■ **Your goal**: Output every entry exactly, from the first line to the last.

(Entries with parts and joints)

========

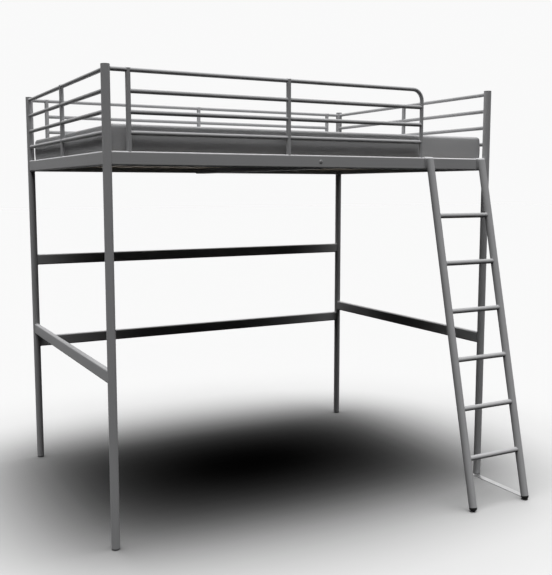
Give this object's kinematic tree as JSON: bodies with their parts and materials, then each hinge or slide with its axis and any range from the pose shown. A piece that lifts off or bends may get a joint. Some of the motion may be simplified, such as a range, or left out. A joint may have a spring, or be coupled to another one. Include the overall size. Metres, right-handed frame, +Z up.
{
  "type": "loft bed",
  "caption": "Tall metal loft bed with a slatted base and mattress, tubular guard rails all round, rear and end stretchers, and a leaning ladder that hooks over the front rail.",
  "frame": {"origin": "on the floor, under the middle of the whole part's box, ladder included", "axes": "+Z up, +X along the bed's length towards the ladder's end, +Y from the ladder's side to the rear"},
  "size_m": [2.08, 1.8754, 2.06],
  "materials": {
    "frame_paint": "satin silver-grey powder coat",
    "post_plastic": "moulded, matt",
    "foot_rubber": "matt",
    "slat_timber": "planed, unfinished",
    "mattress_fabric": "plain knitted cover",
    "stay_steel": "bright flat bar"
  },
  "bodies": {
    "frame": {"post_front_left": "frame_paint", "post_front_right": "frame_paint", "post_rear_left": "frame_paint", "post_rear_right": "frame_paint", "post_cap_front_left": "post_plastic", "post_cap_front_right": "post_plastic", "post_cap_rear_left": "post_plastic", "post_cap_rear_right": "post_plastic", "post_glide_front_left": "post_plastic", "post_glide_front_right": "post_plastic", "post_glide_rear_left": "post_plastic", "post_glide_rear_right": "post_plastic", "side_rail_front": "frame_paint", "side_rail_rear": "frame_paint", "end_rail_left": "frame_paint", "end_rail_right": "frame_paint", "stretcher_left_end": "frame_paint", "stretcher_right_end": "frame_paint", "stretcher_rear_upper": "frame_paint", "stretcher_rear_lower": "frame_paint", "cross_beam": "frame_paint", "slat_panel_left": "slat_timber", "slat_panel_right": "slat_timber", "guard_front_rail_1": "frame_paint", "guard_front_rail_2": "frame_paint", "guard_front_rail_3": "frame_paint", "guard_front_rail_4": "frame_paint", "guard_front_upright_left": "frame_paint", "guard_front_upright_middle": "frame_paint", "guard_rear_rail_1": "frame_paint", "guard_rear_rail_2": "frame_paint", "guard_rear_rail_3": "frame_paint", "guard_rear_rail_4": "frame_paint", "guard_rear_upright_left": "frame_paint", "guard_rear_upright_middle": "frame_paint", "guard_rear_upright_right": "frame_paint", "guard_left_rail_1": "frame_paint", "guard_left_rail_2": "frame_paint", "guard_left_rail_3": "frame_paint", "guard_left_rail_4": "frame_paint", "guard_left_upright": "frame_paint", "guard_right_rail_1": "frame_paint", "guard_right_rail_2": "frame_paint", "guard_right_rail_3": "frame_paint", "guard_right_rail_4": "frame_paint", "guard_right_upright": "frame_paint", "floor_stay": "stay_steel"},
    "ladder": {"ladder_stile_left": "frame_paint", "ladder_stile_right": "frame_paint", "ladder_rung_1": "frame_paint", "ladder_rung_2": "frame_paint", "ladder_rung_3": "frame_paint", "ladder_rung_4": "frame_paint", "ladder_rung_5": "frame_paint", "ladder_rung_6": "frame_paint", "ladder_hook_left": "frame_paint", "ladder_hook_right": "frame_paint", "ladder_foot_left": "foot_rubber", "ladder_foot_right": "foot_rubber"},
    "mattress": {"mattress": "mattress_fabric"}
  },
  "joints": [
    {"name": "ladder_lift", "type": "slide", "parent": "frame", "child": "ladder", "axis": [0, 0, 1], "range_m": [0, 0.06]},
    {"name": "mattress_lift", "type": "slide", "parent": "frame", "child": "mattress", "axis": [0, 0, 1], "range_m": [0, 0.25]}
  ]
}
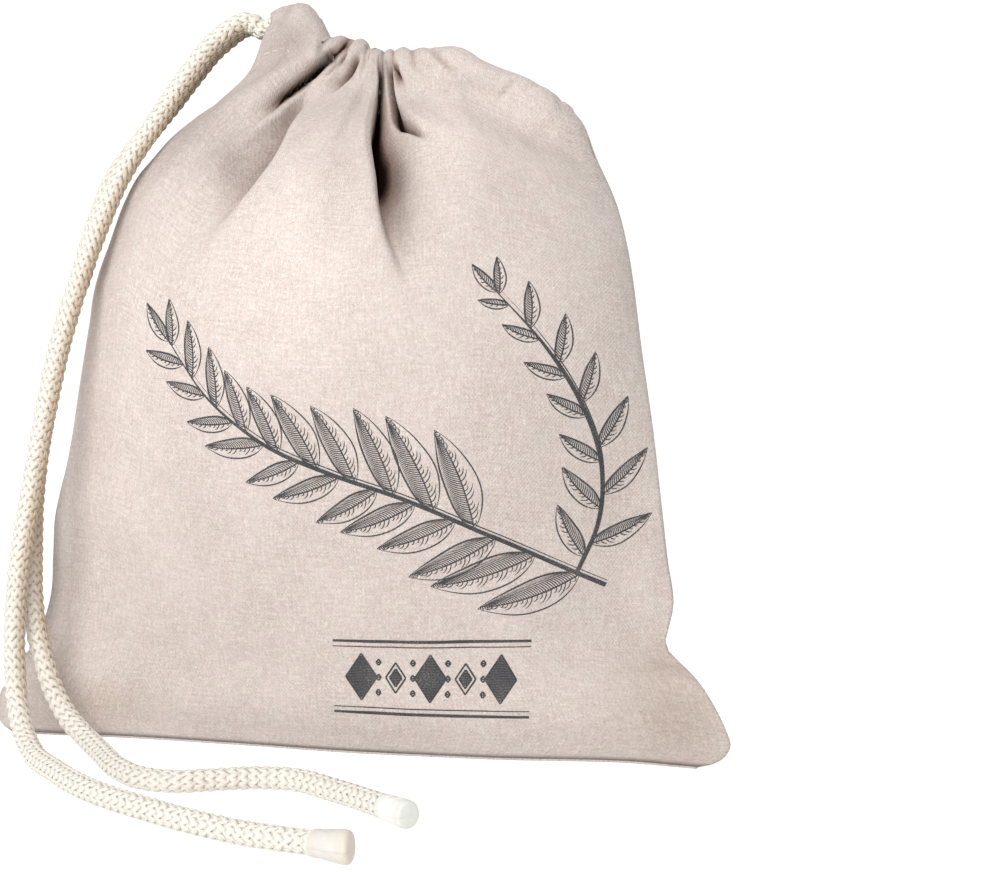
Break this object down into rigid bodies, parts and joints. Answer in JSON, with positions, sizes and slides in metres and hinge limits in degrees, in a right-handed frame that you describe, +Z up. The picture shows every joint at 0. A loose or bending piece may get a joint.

========

■ **Task response**:
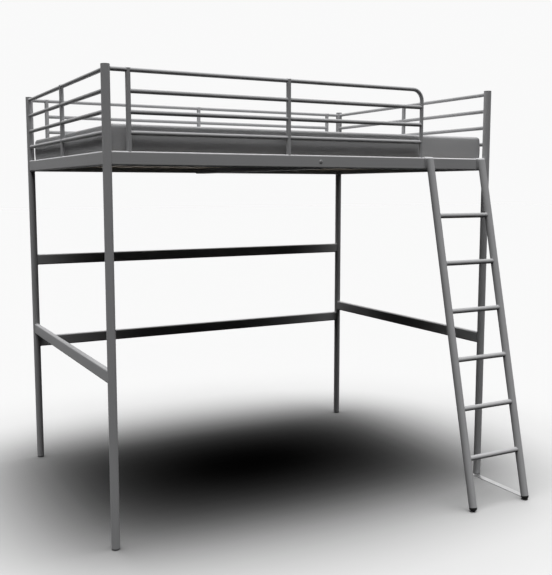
Give this object's kinematic tree as JSON: bodies with their parts and materials, then each hinge or slide with its axis and any range from the pose shown. A piece that lifts off or bends may get a joint. Some of the motion may be simplified, such as a range, or left out. A joint may have a spring, or be coupled to another one. Include the overall size. Metres, right-handed frame, +Z up.
{
  "type": "loft bed",
  "caption": "Tall metal loft bed with a slatted base and mattress, tubular guard rails all round, rear and end stretchers, and a leaning ladder that hooks over the front rail.",
  "frame": {"origin": "on the floor, under the middle of the whole part's box, ladder included", "axes": "+Z up, +X along the bed's length towards the ladder's end, +Y from the ladder's side to the rear"},
  "size_m": [2.08, 1.8754, 2.06],
  "materials": {
    "frame_paint": "satin silver-grey powder coat",
    "post_plastic": "moulded, matt",
    "foot_rubber": "matt",
    "slat_timber": "planed, unfinished",
    "mattress_fabric": "plain knitted cover",
    "stay_steel": "bright flat bar"
  },
  "bodies": {
    "frame": {"post_front_left": "frame_paint", "post_front_right": "frame_paint", "post_rear_left": "frame_paint", "post_rear_right": "frame_paint", "post_cap_front_left": "post_plastic", "post_cap_front_right": "post_plastic", "post_cap_rear_left": "post_plastic", "post_cap_rear_right": "post_plastic", "post_glide_front_left": "post_plastic", "post_glide_front_right": "post_plastic", "post_glide_rear_left": "post_plastic", "post_glide_rear_right": "post_plastic", "side_rail_front": "frame_paint", "side_rail_rear": "frame_paint", "end_rail_left": "frame_paint", "end_rail_right": "frame_paint", "stretcher_left_end": "frame_paint", "stretcher_right_end": "frame_paint", "stretcher_rear_upper": "frame_paint", "stretcher_rear_lower": "frame_paint", "cross_beam": "frame_paint", "slat_panel_left": "slat_timber", "slat_panel_right": "slat_timber", "guard_front_rail_1": "frame_paint", "guard_front_rail_2": "frame_paint", "guard_front_rail_3": "frame_paint", "guard_front_rail_4": "frame_paint", "guard_front_upright_left": "frame_paint", "guard_front_upright_middle": "frame_paint", "guard_rear_rail_1": "frame_paint", "guard_rear_rail_2": "frame_paint", "guard_rear_rail_3": "frame_paint", "guard_rear_rail_4": "frame_paint", "guard_rear_upright_left": "frame_paint", "guard_rear_upright_middle": "frame_paint", "guard_rear_upright_right": "frame_paint", "guard_left_rail_1": "frame_paint", "guard_left_rail_2": "frame_paint", "guard_left_rail_3": "frame_paint", "guard_left_rail_4": "frame_paint", "guard_left_upright": "frame_paint", "guard_right_rail_1": "frame_paint", "guard_right_rail_2": "frame_paint", "guard_right_rail_3": "frame_paint", "guard_right_rail_4": "frame_paint", "guard_right_upright": "frame_paint", "floor_stay": "stay_steel"},
    "ladder": {"ladder_stile_left": "frame_paint", "ladder_stile_right": "frame_paint", "ladder_rung_1": "frame_paint", "ladder_rung_2": "frame_paint", "ladder_rung_3": "frame_paint", "ladder_rung_4": "frame_paint", "ladder_rung_5": "frame_paint", "ladder_rung_6": "frame_paint", "ladder_hook_left": "frame_paint", "ladder_hook_right": "frame_paint", "ladder_foot_left": "foot_rubber", "ladder_foot_right": "foot_rubber"},
    "mattress": {"mattress": "mattress_fabric"}
  },
  "joints": [
    {"name": "ladder_lift", "type": "slide", "parent": "frame", "child": "ladder", "axis": [0, 0, 1], "range_m": [0, 0.06]},
    {"name": "mattress_lift", "type": "slide", "parent": "frame", "child": "mattress", "axis": [0, 0, 1], "range_m": [0, 0.25]}
  ]
}
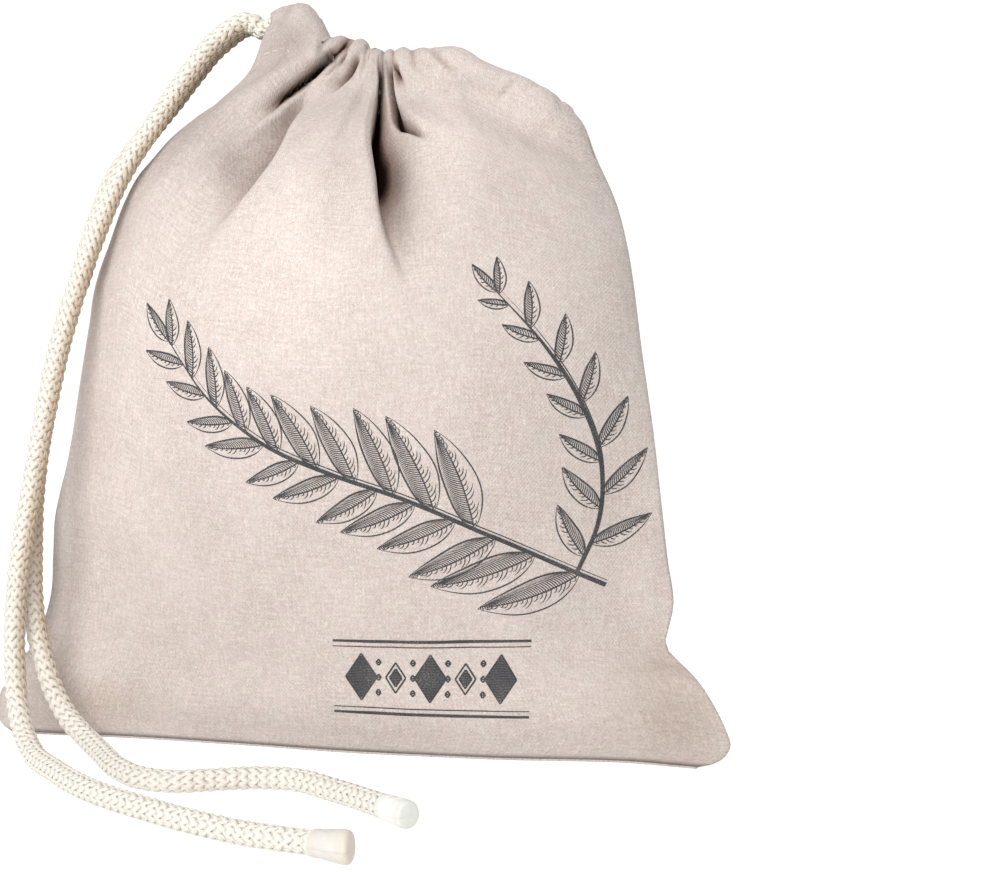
Break this object down into rigid bodies, parts and joints. Answer in JSON, with positions, sizes and slides in metres and hinge limits in degrees, in a right-handed frame that you describe, +Z up. The picture shows every joint at 0. A loose or bending piece may get a joint.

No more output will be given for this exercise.